I don’t mind the drudgery of copying out the main score, I just hope that I survive it ... It is a good feeling to look down & see all the notes neatly copied out in black ink, tracing patterns on the page. In a way, it is like being an architect, building edifices in ink. When I was younger I used to work until I fell asleep on the floor & once woke up in the morning with my head on the vacuum cleaner. Luckily, this house doesn’t have rugs. I tend to at least land on the couch. One almost has to push on past natural endurance in order to keep the ideas & intensity flowing. If one leaves a section before it’s done, the next time you look at the blank page all the notes in your head might be gone - or the piece might have taken an entirely different turn in your absence. A wrong turn. And most often, the ideas do not come back, they are gone gone gone. They come in on a tender thread, twirl around and then vanish. In my case, at least.

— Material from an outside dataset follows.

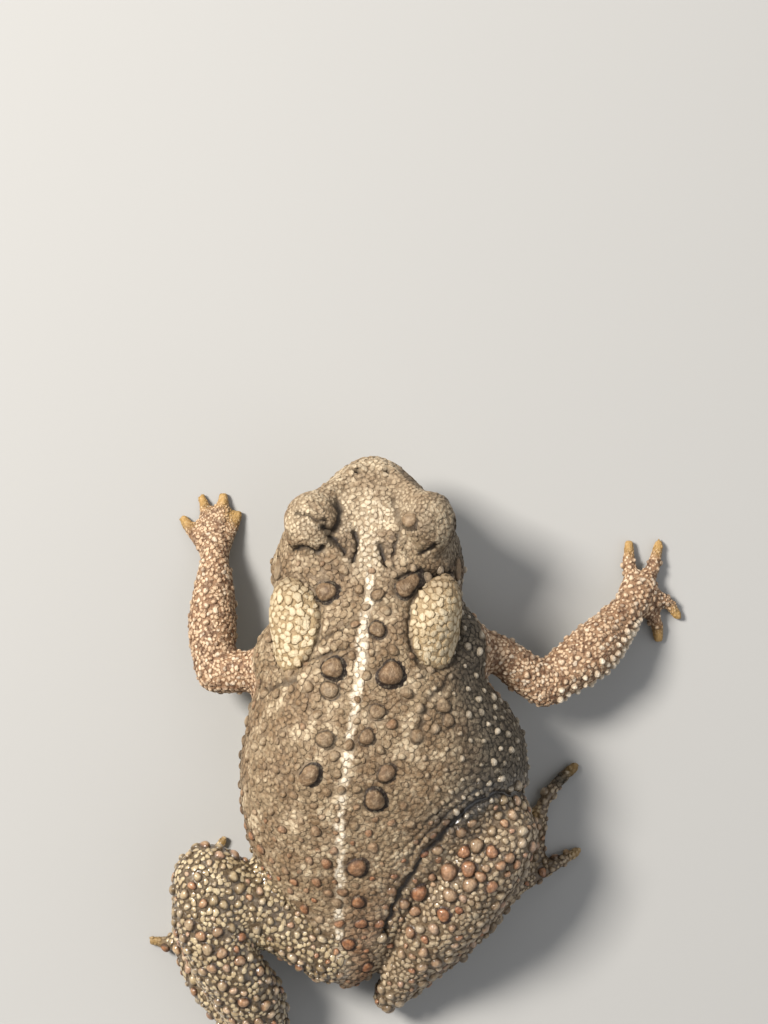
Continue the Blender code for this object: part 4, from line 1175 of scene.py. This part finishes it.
def granule_layers(skin, rng, taken, material):
    """The small flat granules that cobble all the upper skin, one piece for each part of the body."""
    points, normals, roots = skin.samples(rng, GRANULE_TRIES)
    plan = to_plan(points)
    fields = {name: field[roots] for name, field in skin.fields.items()}
    near = skin.fields["shade"]
    for _ in range(3):
        near = 0.5 * near + 0.5 * skin.mean_of_links(near)
    near = np.clip(near * 1.8, 0.0, 1.0)[roots]
    spacing = 0.68 + 0.16 * noise_field(plan, 3.0, 22)
    spacing += 0.16 * fields["gland"] - 0.08 * fields["snout"] - 0.17 * fields["arm"]
    spacing -= 0.14 * (plan[:, 2] < 2.6)
    spacing *= 0.76 + 0.50 * rng.random(len(plan))
    covered = (fields["belly"] < 0.9) & (fields["shade"] < 0.3) & (normals[:, 2] > -0.6)
    covered &= (fields["tip"] < 0.97) & (plan[:, 2] > 0.6)
    for side in SIDES:
        away = np.linalg.norm(plan - to_plan([eye_parts(side)[0]])[0], axis=1)
        covered &= ~(away < EYE_RADIUS + 0.75)
        spacing *= 1.0 - 0.24 * (1.0 - ramp(away, EYE_RADIUS + 2.0, EYE_RADIUS + 3.5))
    fade = (1.0 - 0.6 * fields["belly"]) * (1.0 - 0.4 * fields["tip"])
    found = scatter(plan, spacing, covered, taken)
    head = ((plan[found, 1] > 24.5) & (np.abs(plan[found, 0]) < 15)) | (fields["gland"][found] > 0.5)
    arms = (fields["arm"][found] > 0.5) & ~head
    legs = (fields["leg"][found] > 0.5) & ~head & ~arms
    back = ~(head | arms | legs)
    left = plan[found, 0] < -1.5
    parts = {"head": head, "arms": arms, "legs": legs, "back_left": back & left, "back_right": back & ~left}
    drawn = rng.random((len(found), 4))
    for name, chosen in parts.items():
        domes = Domes(skin, rng)
        for k in np.flatnonzero(chosen):
            n = found[k]
            size = spacing[n] * (0.68 + 0.16 * drawn[k, 0]) * (1.0 - 0.4 * near[n]) * fade[n]
            limb = max(fields["arm"][n], fields["leg"][n])
            height = size * (0.11 + 0.15 * drawn[k, 1] + 0.07 * limb - 0.02 * fields["gland"][n])
            tone = 0.75 * drawn[k, 2] + 0.25 * fields["tone"][n]
            pale = 0.4 if fields["arm"][n] > 0.5 and drawn[k, 3] > 0.88 else 0.0
            # Granules in a groove or fold take some of its painted shade.
            domes.add(points[n], normals[n], roots[n], size, height,
                      tone=tone, pale=pale, shade=fields["shade"][n] * 0.6)
        domes.build("granules_" + name, material, striped=name not in ("arms", "legs"), **GRANULE_DOME)


def eye_parts(side):
    """An eyeball's middle and its ways out, level and upward."""
    low, high = (Vector(c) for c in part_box("eye_" + side))
    sign = 1.0 if side == "right" else -1.0
    gaze = (toad_point(sign * 0.93, 0.28, 0.12) - ORIGIN).normalized()
    level = gaze.cross(Vector((0.0, 0.0, 1.0))).normalized()
    return (low + high) / 2, gaze, level, level.cross(gaze).normalized()


def make_eye(side):
    centre, gaze, _, _ = eye_parts(side)
    bm = bmesh.new()
    bmesh.ops.create_uvsphere(bm, u_segments=48, v_segments=32, radius=EYE_RADIUS * MM)
    turn = gaze.to_track_quat("Z", "Y").to_matrix().to_4x4()
    bmesh.ops.transform(bm, matrix=Matrix.Translation(centre) @ turn, verts=bm.verts)
    eye = object_from(bm, "eye_" + side + "_wet")
    finish_mesh(eye, eye_material(side))
    return own(eye, "eye", "eye_" + side)


def make_lid_rim(side, tree, material):
    """The lids' edge round the eye: thick above, thin and paler below, laid on the eyeball."""
    centre, gaze, level, rise = eye_parts(side)

    def way_out(k, tilt):
        turn = 2 * math.pi * k / RIM_STEPS
        aside = level * math.cos(turn) + rise * math.sin(turn)
        return gaze * math.cos(tilt) + aside * math.sin(tilt)

    opening = []
    for k in range(RIM_STEPS):
        tilt = 12.0
        while tilt < 75.0 and tree.ray_cast(centre, way_out(k, math.radians(tilt)), 4.6 * MM)[0] is None:
            tilt += 1.0
        opening.append(tilt)
    opening = np.array(opening)
    for _ in range(4):
        opening = 0.5 * opening + 0.25 * (np.roll(opening, 1) + np.roll(opening, -1))
    curve = bpy.data.curves.new("lid_rim_" + side, "CURVE")
    curve.dimensions = "3D"
    curve.bevel_depth = RIM_THICK * MM
    curve.bevel_resolution = 3
    spline = curve.splines.new("POLY")
    spline.points.add(RIM_STEPS - 1)
    spline.use_cyclic_u = True
    for k, knot in enumerate(spline.points):
        upper = max(0.0, math.sin(2 * math.pi * k / RIM_STEPS))
        way = way_out(k, math.radians(opening[k] - 3.0 - 3.0 * upper))
        knot.co = (*(centre + way * (EYE_RADIUS + 0.16 + 0.12 * upper) * MM), 1.0)
        knot.radius = 0.75 + 0.55 * upper
    line = new_object("lid_rim_" + side, curve)
    mesh = evaluated_mesh(line)
    bpy.data.objects.remove(line, do_unlink=True)
    bpy.data.curves.remove(curve)
    rim = new_object("lid_rim_" + side, mesh)
    heights = (points_of(mesh) - np.array(centre)) @ np.array(rise) / (EYE_RADIUS * MM)
    under = 1.0 - ramp(heights, -0.25, 0.15)
    marks = {"wart": 0.45 * (1.0 - under), "pale": 0.3 * under, "tone": 0.3, "wet": 0.6, "rise": 0.75}
    set_marks(mesh, marks)
    finish_mesh(rim, material)
    return own(rim, "skin")


def make_drum(side, material):
    """The ear drum: a shallow dish with a low rim, over its solid."""
    name = "tympanum_" + side
    points = points_of(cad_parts[name].data)
    centre = Vector(points.mean(axis=0))
    out = Vector(np.linalg.eigh(np.cov((points - points.mean(axis=0)).T))[1][:, 0])
    if out.dot(centre - toad_point(head_axis(DRUM_FORWARD), DRUM_FORWARD, DRUM_UP)) < 0:
        out = -out
    bm = bmesh.new()
    bmesh.ops.create_uvsphere(bm, u_segments=40, v_segments=20, radius=1.0)
    for vert in bm.verts:
        reach = math.hypot(vert.co.x, vert.co.y)
        if vert.co.z > 0:
            vert.co.z -= 0.5 * math.exp(-((reach / 0.8) ** 4))
    turn = out.to_track_quat("Z", "Y").to_matrix().to_4x4()
    size = Matrix.Diagonal((DRUM_RADIUS * MM, DRUM_RADIUS * MM, DRUM_THICK * MM, 1.0))
    bmesh.ops.transform(bm, matrix=Matrix.Translation(centre) @ turn @ size, verts=bm.verts)
    drum = object_from(bm, name + "_skin")
    reach = np.linalg.norm(points_of(drum.data) - np.array(centre), axis=1) / (DRUM_RADIUS * MM)
    # Painted shade round the drum's edge, where it meets the skin.
    set_marks(drum.data, {"wart": 0.45, "tone": 0.3, "shade": 0.6 * ramp(reach, 0.85, 1.0), "rise": 0.7})
    finish_mesh(drum, material)
    return own(drum, "ear", name)


def main():
    rng = np.random.default_rng(SEED)
    add_stage()
    material = skin_material()
    skin = make_skin(material)
    tree = skin.tree()
    domes = Domes(skin, rng)
    taken = add_large_warts(skin, domes, tree)
    domes.build("large_warts", material, **WART_DOME)
    domes = Domes(skin, rng)
    taken = add_tubercles(skin, rng, domes, taken)
    domes.build("tubercles", material, **TUBERCLE_DOME)
    granule_layers(skin, rng, taken, material)
    for side in SIDES:
        make_eye(side)
        make_lid_rim(side, tree, material)
        make_drum(side, material)


main()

That’s why my sketches are a bunch of scribbles, I can barely write the ideas down fast enough. The concept, the overall form - that is generally embedded in my being, deeply, & barely changes. But the individual notes and phrases - are elusive & transparent, ephemeral.

This was not true of Mozart, who supposedly kept entire operas & symphonies in his head, & carried them around with him until he had the time & energy to write them down.

No, I live in a much more fluid & elusive world, creatively. It is more like catching the leaves in autumn, as they drift in the wind ... Once they touch the ground - I cannot find them.